- _Your objective_: Output all of the entries below precisely as written.
— START OF Material provided —
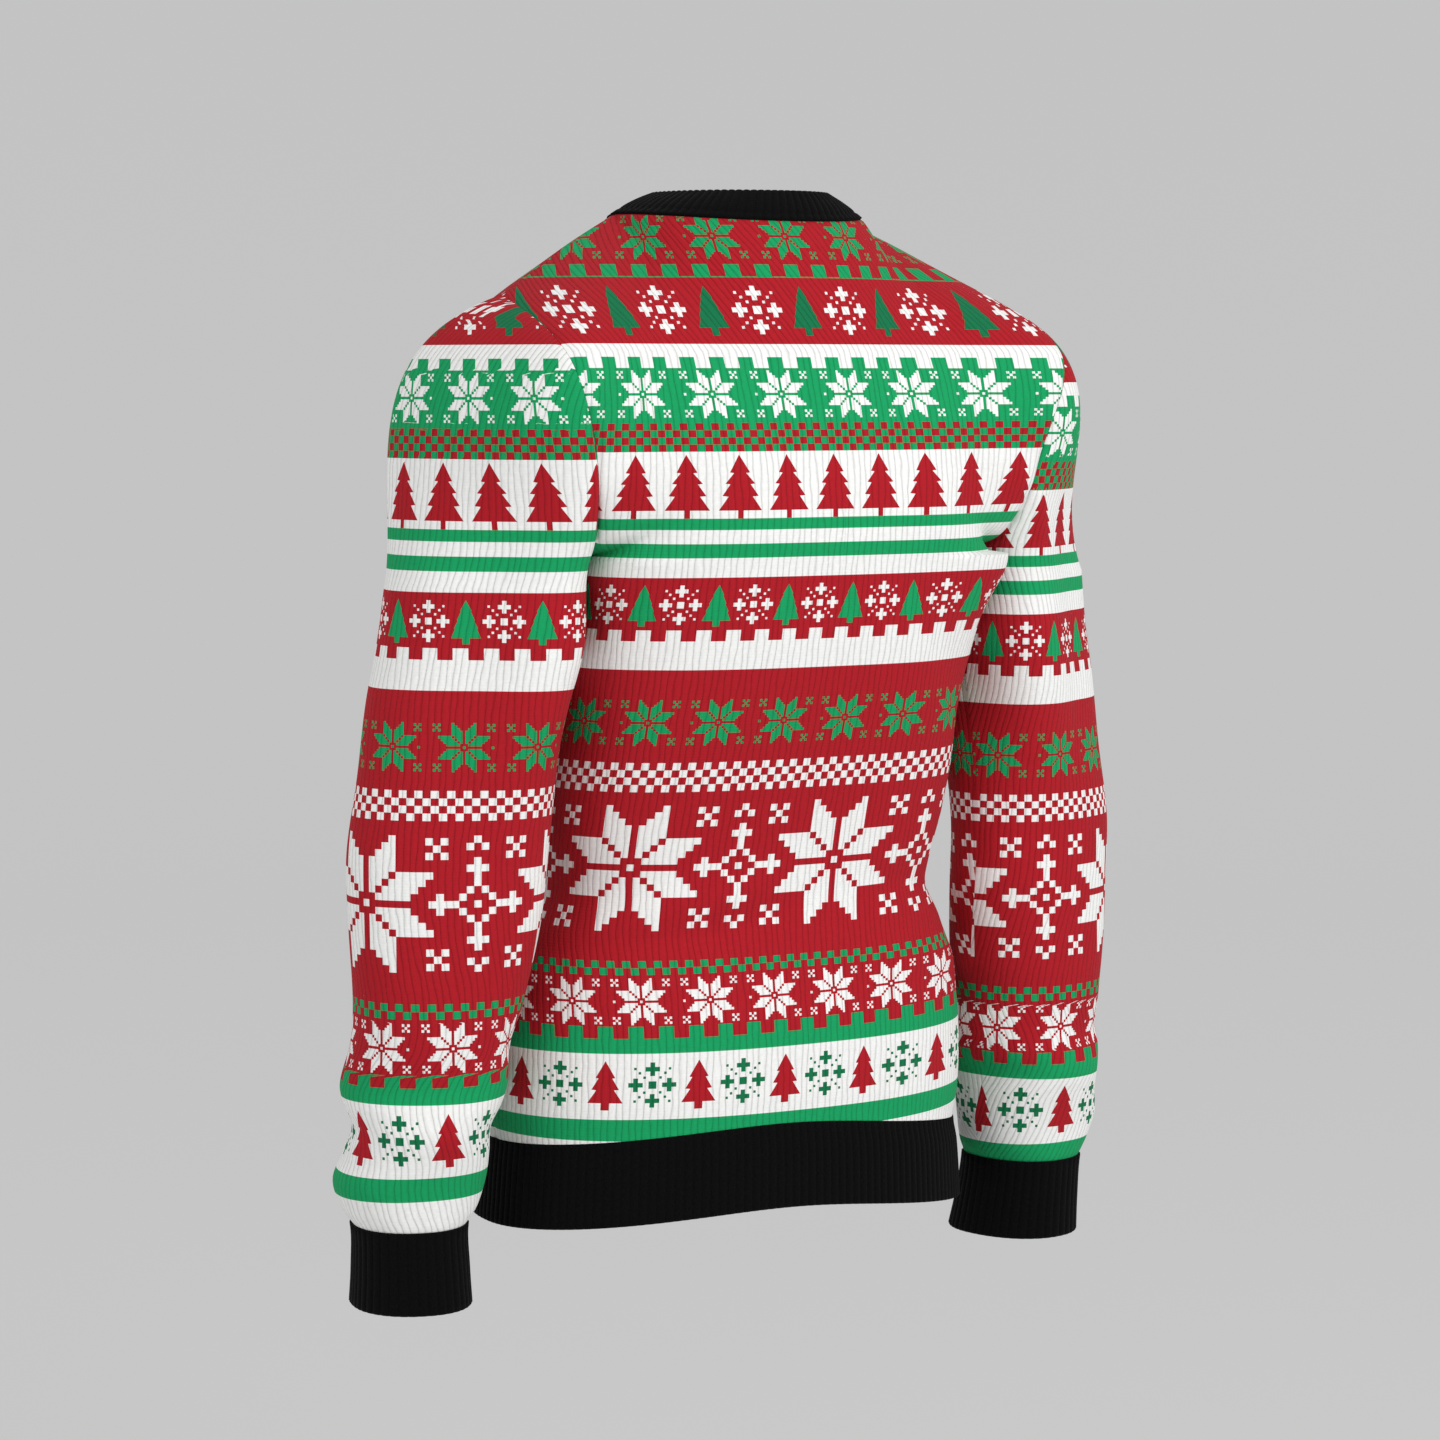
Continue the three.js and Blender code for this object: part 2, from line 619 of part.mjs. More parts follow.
function sleeve(name, grid) {
  const out = normals(grid, true);
  const edge = grid.length - 1;
  out[edge] = grid[edge].map(armholeNormal);
  return wall(name, grid, out, true, RED);
}

// The other hand's grid: X changes sign and each row runs the other way
function otherHand(grid) {
  return grid.map((row) => [row[0], ...row.slice(1).reverse()].map(([x, y, z]) => [-x, y, z]));
}

const sweater = new THREE.Group();
sweater.add(panel("back", 1));
sweater.add(panel("front", -1));
sweater.add(sleeve("sleeve_left", sleeveGrid()));
sweater.add(sleeve("sleeve_right", otherHand(sleeveGrid())));
sweater.add(neckband());
sweater.add(hemBand());
sweater.add(ribbed("cuff_left", cuffGrid(), BLACK));
sweater.add(ribbed("cuff_right", otherHand(cuffGrid()), BLACK));

export default sweater;
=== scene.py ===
"""A knitted christmas sweater in worn shape: fair isle jersey with black ribbed bands.

Sizes below are in millimetres and turn to metres when a mesh is made. Front faces -Y and
the wearer's left side is +X. Every cloth piece is a function of two parameters on a grid:
how far round the piece, and how far up it. Its inner wall lies a thickness inside.
"""

import math

import bpy
import numpy as np
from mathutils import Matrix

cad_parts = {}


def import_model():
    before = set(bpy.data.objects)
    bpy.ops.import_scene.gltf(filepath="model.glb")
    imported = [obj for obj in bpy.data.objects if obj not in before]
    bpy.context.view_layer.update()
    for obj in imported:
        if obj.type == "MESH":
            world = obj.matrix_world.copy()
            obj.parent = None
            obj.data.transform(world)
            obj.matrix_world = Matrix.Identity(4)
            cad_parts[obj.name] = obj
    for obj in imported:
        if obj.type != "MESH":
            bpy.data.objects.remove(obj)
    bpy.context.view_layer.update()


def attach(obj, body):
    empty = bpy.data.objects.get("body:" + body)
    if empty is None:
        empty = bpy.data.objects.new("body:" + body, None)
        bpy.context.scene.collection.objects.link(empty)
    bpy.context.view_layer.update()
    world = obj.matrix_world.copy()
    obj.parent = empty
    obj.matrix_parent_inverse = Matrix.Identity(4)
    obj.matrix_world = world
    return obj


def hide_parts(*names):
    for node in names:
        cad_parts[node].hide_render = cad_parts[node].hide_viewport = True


MM = 0.001
WALL = 2.0
BAND_WALL = 2.2
SEAM_GAP = 0.3
CHEST_LEVEL = -235
HEM_SEAM_LEVEL = -643
HEM_LEVEL = -700
ARM_TOP_LEVEL = -252
CUFF_SEAM_LEVEL = -688
CUFF_LEVEL = -744
TIP = np.array([193.0, 2.0, -57.0])
SHOULDER_SHARE = 0.17
HEM_RIBS = 160
NECK_RIBS = 92
CUFF_RIBS = 42
RIB_HEIGHT = 0.9

# Points in a grid: columns of a half, rows below and above the chest; the same of a sleeve's
# tube and cap; rows of a band
PANEL_COLUMNS, LOWER_ROWS, UPPER_ROWS = 181, 132, 72
SLEEVE_COLUMNS, TUBE_ROWS, CAP_ROWS = 160, 150, 56
BAND_ROWS = 12

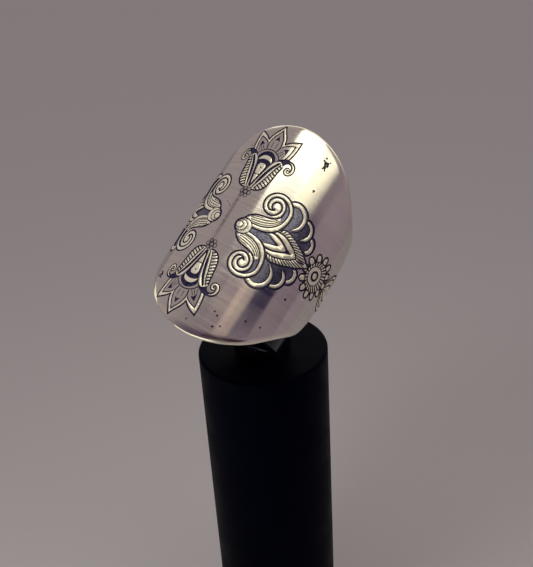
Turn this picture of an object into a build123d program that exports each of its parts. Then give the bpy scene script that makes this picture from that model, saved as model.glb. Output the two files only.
— END OF Material provided —
- _Exercise result_:
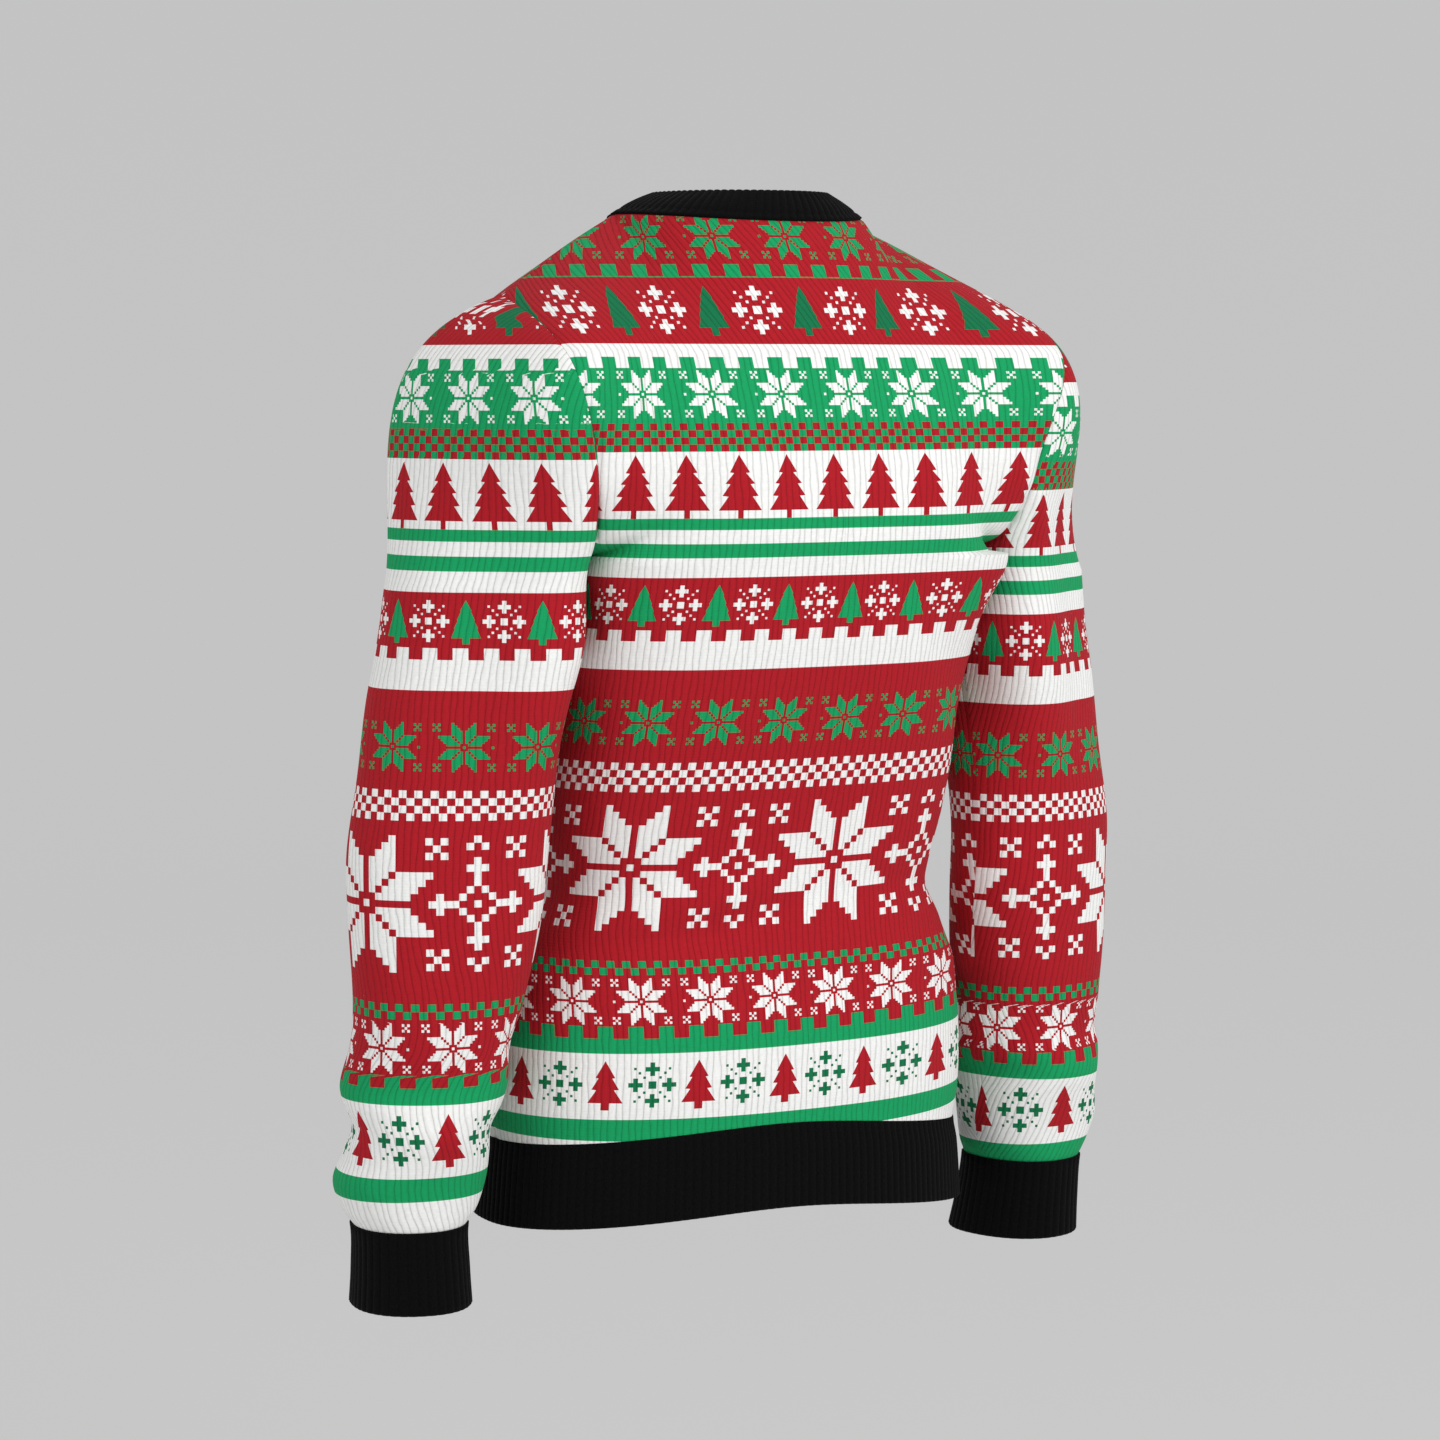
Continue the three.js and Blender code for this object: part 2, from line 619 of part.mjs. More parts follow.
function sleeve(name, grid) {
  const out = normals(grid, true);
  const edge = grid.length - 1;
  out[edge] = grid[edge].map(armholeNormal);
  return wall(name, grid, out, true, RED);
}

// The other hand's grid: X changes sign and each row runs the other way
function otherHand(grid) {
  return grid.map((row) => [row[0], ...row.slice(1).reverse()].map(([x, y, z]) => [-x, y, z]));
}

const sweater = new THREE.Group();
sweater.add(panel("back", 1));
sweater.add(panel("front", -1));
sweater.add(sleeve("sleeve_left", sleeveGrid()));
sweater.add(sleeve("sleeve_right", otherHand(sleeveGrid())));
sweater.add(neckband());
sweater.add(hemBand());
sweater.add(ribbed("cuff_left", cuffGrid(), BLACK));
sweater.add(ribbed("cuff_right", otherHand(cuffGrid()), BLACK));

export default sweater;
=== scene.py ===
"""A knitted christmas sweater in worn shape: fair isle jersey with black ribbed bands.

Sizes below are in millimetres and turn to metres when a mesh is made. Front faces -Y and
the wearer's left side is +X. Every cloth piece is a function of two parameters on a grid:
how far round the piece, and how far up it. Its inner wall lies a thickness inside.
"""

import math

import bpy
import numpy as np
from mathutils import Matrix

cad_parts = {}


def import_model():
    before = set(bpy.data.objects)
    bpy.ops.import_scene.gltf(filepath="model.glb")
    imported = [obj for obj in bpy.data.objects if obj not in before]
    bpy.context.view_layer.update()
    for obj in imported:
        if obj.type == "MESH":
            world = obj.matrix_world.copy()
            obj.parent = None
            obj.data.transform(world)
            obj.matrix_world = Matrix.Identity(4)
            cad_parts[obj.name] = obj
    for obj in imported:
        if obj.type != "MESH":
            bpy.data.objects.remove(obj)
    bpy.context.view_layer.update()


def attach(obj, body):
    empty = bpy.data.objects.get("body:" + body)
    if empty is None:
        empty = bpy.data.objects.new("body:" + body, None)
        bpy.context.scene.collection.objects.link(empty)
    bpy.context.view_layer.update()
    world = obj.matrix_world.copy()
    obj.parent = empty
    obj.matrix_parent_inverse = Matrix.Identity(4)
    obj.matrix_world = world
    return obj


def hide_parts(*names):
    for node in names:
        cad_parts[node].hide_render = cad_parts[node].hide_viewport = True


MM = 0.001
WALL = 2.0
BAND_WALL = 2.2
SEAM_GAP = 0.3
CHEST_LEVEL = -235
HEM_SEAM_LEVEL = -643
HEM_LEVEL = -700
ARM_TOP_LEVEL = -252
CUFF_SEAM_LEVEL = -688
CUFF_LEVEL = -744
TIP = np.array([193.0, 2.0, -57.0])
SHOULDER_SHARE = 0.17
HEM_RIBS = 160
NECK_RIBS = 92
CUFF_RIBS = 42
RIB_HEIGHT = 0.9

# Points in a grid: columns of a half, rows below and above the chest; the same of a sleeve's
# tube and cap; rows of a band
PANEL_COLUMNS, LOWER_ROWS, UPPER_ROWS = 181, 132, 72
SLEEVE_COLUMNS, TUBE_ROWS, CAP_ROWS = 160, 150, 56
BAND_ROWS = 12

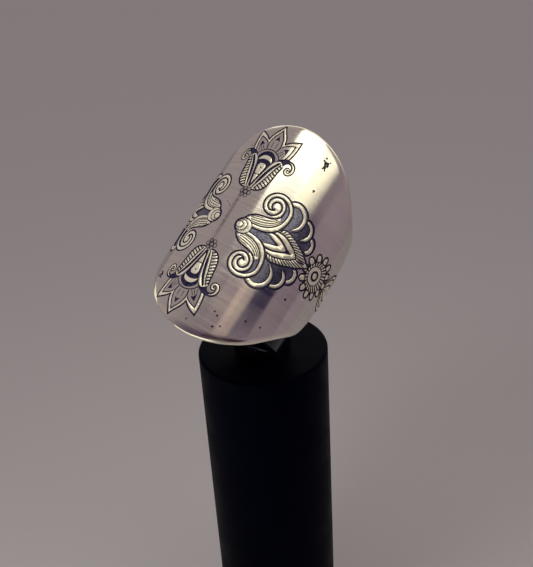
Turn this picture of an object into a build123d program that exports each of its parts. Then give the bpy scene script that makes this picture from that model, saved as model.glb. Output the two files only.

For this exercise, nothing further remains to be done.